L'Evangile est unique pour tous. Mais il existe une lecture salésienne
de l'Evangile. St Jean Bosco a tourné son regard vers le Christ de l'Evangile
et cherché délibérément à lui ressembler sous la poussée de l'Esprit.
Au cœur de la révélation évangélique.
A la différence d'autres
spiritualités, qui ont mis l'accent sur un aspect particulier de la vie du
Christ (comme la pauvreté, l'enseignement, l'obéissance ou le soin des
malades), Don Bosco, à la suite de St François de Sales et d'autres maîtres
spirituels, est allé droit au cœur de la révélation évangélique de l'amour de
Dieu (agapè, charité) incarné en Jésus-Christ.
Dans le premier article des
Constitutions de 1858, il écrivait: "Le but de cette Société est de rassembler
ses membres.. . en vue de se perfectionner eux-mêmes en imitant les vertus de
notre divin Sauveur, spécialement dans la charité envers les jeunes
pauvres". Selon l'article 10 de nos Constitutions, la charité pastorale
est le centre et la synthèse de l'esprit salésien.

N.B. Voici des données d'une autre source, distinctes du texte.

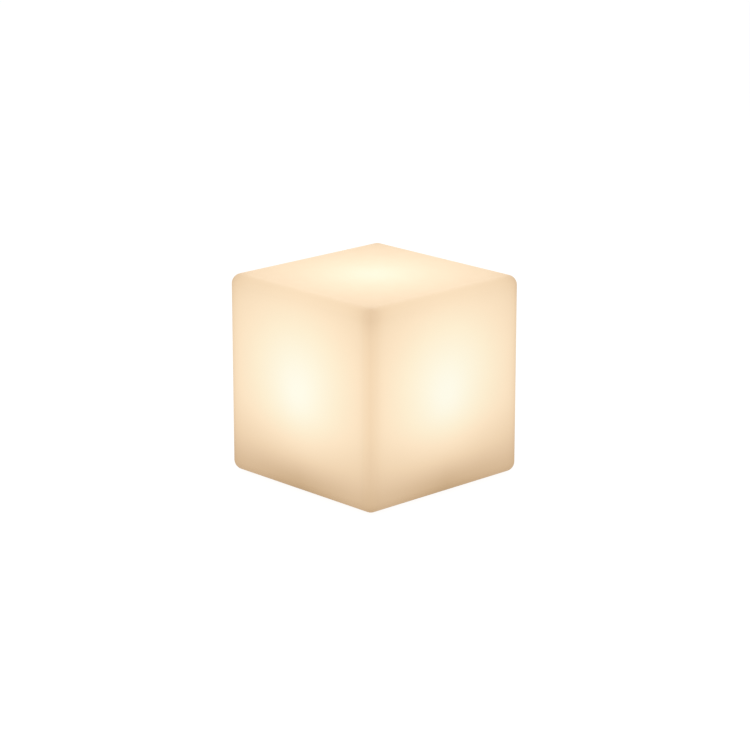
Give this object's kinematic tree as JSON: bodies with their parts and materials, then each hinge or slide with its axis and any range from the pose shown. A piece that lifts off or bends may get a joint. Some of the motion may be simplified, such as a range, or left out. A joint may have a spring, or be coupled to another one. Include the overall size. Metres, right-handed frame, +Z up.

L'article 11 redit cela sous
une autre forme : "L'esprit salésien a son modèle et sa source dans le
cœur même du Christ, Apôtre du Père"..
Les 5 traits (merveilles) de la figure du Christ à
faire passer dans notre vie.
Partant de là, l'art. 11 (faisant
sienne la réflexion du Chapitre spécial de 1971) a cru pouvoir déceler dans la
lecture salésienne de l'Evangile cinq attitudes de Jésus qui inspirent Don
Bosco et les Salésiens:
1) son attitude filiale envers le
Père = source d'amour.
2) sa prédilection pour les petits
et les pauvres = destinataires de l'amour.
3) son ardeur apostolique =
instrument de l'amour.
4) son attitude du Bon Pasteur =
méthode de l'amour.
5) son désir de rassembler dans
l'unité = fruit de l'amour.
L'attitude filiale envers le Père.
Don Bosco a été défini "l'union à Dieu". C'est le
Christ de l'Evangile qui lui a enseigné l'union et l'intimité du Fils avec le
Père, dans les longs moments de la prière, comme dans les actions de tous les
jours liés â sa mission d'Envoyé. Le Père est en effet la source de l'amour.
Le salésien cherche à imiter l'attitude filiale du Christ qui fait la volonté du Père et s'abandonne à sa Providence. Il assimile son amour universel pour les enfants de Dieu dispersés. Il s'émerveille de la vocation de tous, décidée par le Père "dès avant la création du monde" (Eph.l,5). De toute sa vie, il veut faire une "eucharistie". De plus, le salésien se sait appelé à révéler le Père aux jeunes en vivant la paternité à la manière de Don Bosco et en leur apprenant leur dignité de fils de Dieu, source de confiance et de joie. Le monde actuel a un urgent besoin de découvrir ce vrai visage de Dieu et cette vocation filiale de tout homme.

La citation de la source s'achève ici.